What I’d look for when there’s less light is the creative portraits that I can shoot with the limited light falling on the person. The color of light, direction of the lights and darker areas in the frame produces the portraits which is not possible during the day street photography.
Like other rules of close street portraits, take permission, explicitly or implicitly, before you click the shutter button in front of a stranger. Explicit, because you may ask them to pose. Implicit, because they approve with their body language and you want to make a candid street portrait.
10. Make black and white night street photos
Black and white street photos are timeless and artistic. While reviewing my photos after shooting dozens or hundreds of pictures, I apply the perspective whether the photo would look better colored or black and white. Make a snap judgement without wasting time or deliberating over the photo whether you should convert the photo into black and white.

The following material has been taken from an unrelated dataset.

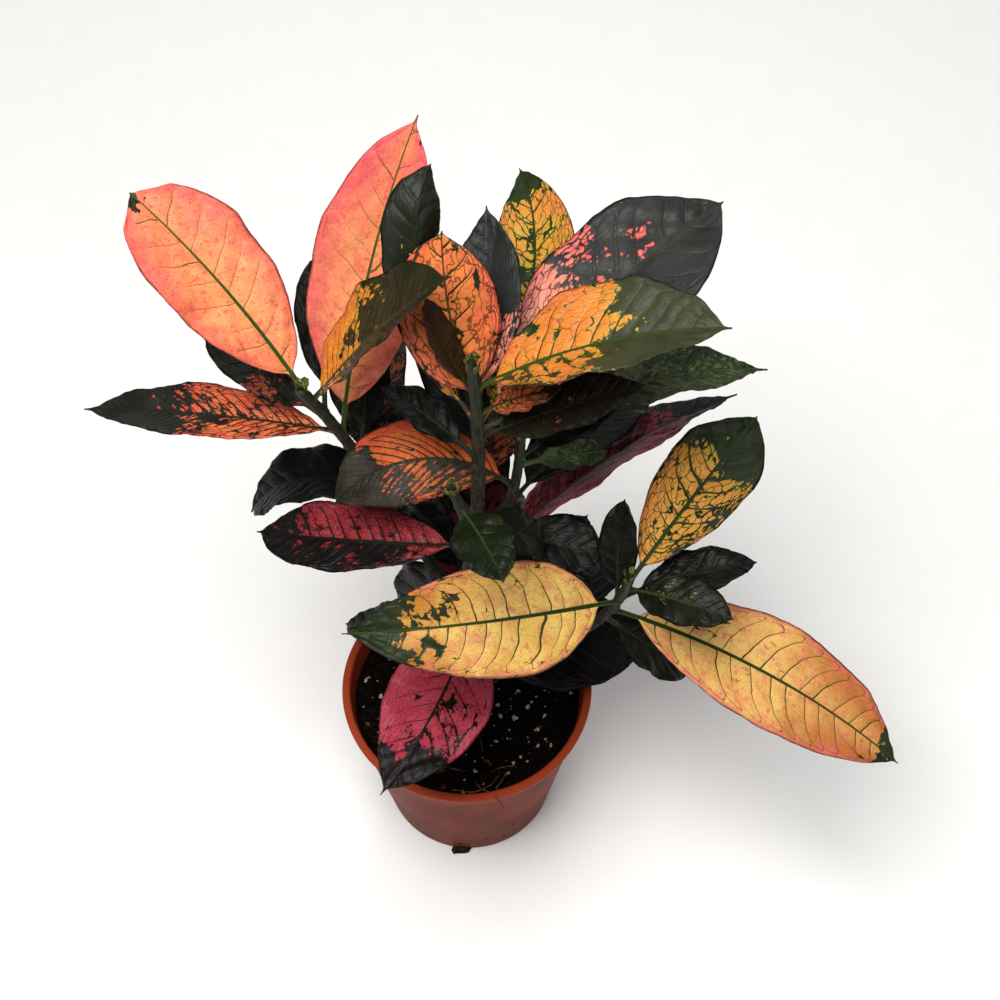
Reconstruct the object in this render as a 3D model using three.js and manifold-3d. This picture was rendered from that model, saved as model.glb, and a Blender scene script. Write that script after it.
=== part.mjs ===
// A potted croton: a nursery pot filled with soil, one forked woody stem and its leaves.
// Sizes are in millimetres and +Z is up. The origin is the middle of the pot's flat base, and the plant is
// seen in the usual way from -Y.

import * as THREE from 'three';
import { mergeVertices } from 'three/addons/utils/BufferGeometryUtils.js';
import Module from 'manifold-3d';

const wasm = await Module();
wasm.setup();

// Driving dimensions

// The room left between pieces that touch: soil in its pot, stem in the soil, leaves on the stem.
const seatGap = 0.3;

const pot = {
  height: 104,
  rimRadius: 62,
  baseRadius: 44,
  wall: 1.6,
  floor: 2,
  footChamfer: 1,
  bandHeight: 13,
  bandStep: 1.8,
  bandSlope: 1,
  lip: 2.6,
  lipOverhang: 1.6,
  lipRound: 0.9,
  sides: 48,
  drainHoles: 8,
  drainHoleRadius: 4,
  drainHoleSides: 12,
  drainCircle: 33,
};

// The soil's level is that of its edge. It rises by its crown toward the middle, with lumps.
const soil = {
  level: 92,
  crown: 3,
  lumps: 1.4,
  rings: 8,
};

// Each shoot is a cubic curve through the air: its four control points, then its radius low down and high up.
// The crown's curve is also the trunk, and goes on straight down into the soil as a root with a thinner end.
const shoots = {
  crown: { path: [[0, 0, 70], [0, 2, 180], [12, 3, 280], [6, 3, 358]], low: 3.8, high: 2.3 },
  left: { path: [[2, 1, 165], [-16, 2, 222], [-46, 38, 262], [-62, 16, 326]], low: 2.7, high: 2.2 },
  mid: { path: [[2, 1, 150], [4, 8, 205], [24, 8, 240], [25, 14, 297]], low: 2.5, high: 2.0 },
  front: { path: [[1, 1, 170], [-2, -3, 215], [9, -12, 250], [-2, -14, 298]], low: 2.5, high: 1.9 },
  right: { path: [[1, 0, 128], [34, -2, 138], [68, -6, 172], [72, -17, 235]], low: 2.6, high: 2.1 },
};
const root = { bottom: 42, endLength: 10, endThinner: 1.2 };
const shootSides = 8;
const shootSteps = 22;
// A shoot ends in a bud: how far past the shoot's end each of its rings is, and their radii.
const bud = { ahead: [1.5, 4, 6.5, 8.5], radii: [2.7, 3.0, 2.0, 0.6] };

// Every leaf: how thick it is at its edge and at its midrib, how much the midrib and its stalk have thinned
// by the tip, and its edge's waves along the length. The waves of the two halves, and of one leaf and the
// next, are out of step by waveShift.
const blade = {
  edge: 0.7,
  rib: 1.5,
  ribThinning: 0.45,
  stalkHalfWidth: 1.2,
  stalkThinning: 0.8,
  waveCount: 3.3,
  waveShift: 0.37,
  pointLength: 0.05,
  curlFrom: 0.7,
  stepLength: 9,
  fewestSteps: 8,
  mostSteps: 14,
  across: [-1, -0.5, 0, 0.5, 1],
};

// The forms of a blade: where it is widest along its length, how blunt its end is from 0 to 1, how far its
// halves fold up from the midrib and its end curls down, in degrees, and how high its edge waves.
const forms = {
  round: { belly: 0.6, blunt: 1.0, fold: 10, curl: 0, wave: 1.6 },
  oval: { belly: 0.5, blunt: 0.5, fold: 12, curl: 0, wave: 1.3 },
  broad: { belly: 0.48, blunt: 0.3, fold: 8, curl: 0, wave: 1.2 },
  paddle: { belly: 0.58, blunt: 0.6, fold: 12, curl: 0, wave: 1.5 },
  spear: { belly: 0.5, blunt: 0.1, fold: 11, curl: 0, wave: 1.0 },
  curled: { belly: 0.66, blunt: 1.0, fold: -30, curl: 70, wave: 0.8 },
  domed: { belly: 0.58, blunt: 0.1, fold: -8, curl: 0, wave: 0.8 },
  plain: { belly: 0.52, blunt: 0.8, fold: 6, curl: 0, wave: 0.7 },
  tapered: { belly: 0.4, blunt: 0.2, fold: 8, curl: 0, wave: 1.2 },
  corner: { belly: 0.62, blunt: 0.15, fold: 10, curl: 0, wave: 1.2 },
  keeled: { belly: 0.52, blunt: 0.5, fold: 22, curl: 0, wave: 1.2 },
};

const looks = {
  pot: { color: 0xa84a2e, roughness: 0.45 },
  soil: { color: 0x1c1512, roughness: 0.95 },
  stem: { color: 0x6b5d4c, roughness: 0.8 },
  coral: { color: 0xf08a68, roughness: 0.5 },
  orange: { color: 0xd98438, roughness: 0.42 },
  yellow: { color: 0xe8c468, roughness: 0.42 },
  crimson: { color: 0xa92c42, roughness: 0.45 },
  red: { color: 0xa8502f, roughness: 0.42 },
  green: { color: 0x33431f, roughness: 0.36 },
  dark: { color: 0x23241c, roughness: 0.36 },
};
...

I, generally, convert two types of photos into black and white:
i. When colors are boring, I’d neutralize it with B&W
ii. When picture looks grainy
Once you decide to make the photo black and white, play with exposure, shadows, highlights, and contrast. The exposure in color vs B&W make the picture look drastically different. So, make adjustments based on your own artistic expression and the quality of the photographs.
11. Shoot early morning for less busy street
Shooting monuments, buildings and urban roads are great experience during blue hours. The blue hour is the time before dawn or after dusk, a period of twilight. The sun is still below the horizon and you start getting rid of the darkness of night. Shooting early morning has an advantage that you can shoot without struggling with the busy streets.
In summary: Pursuing night street photography poses challenges that needs you to handle it well. You can’t miss the night streets which is 50% of the time during 24 hours of a day. Few cities are defined due to night life. How can you miss photographing urban streets in night?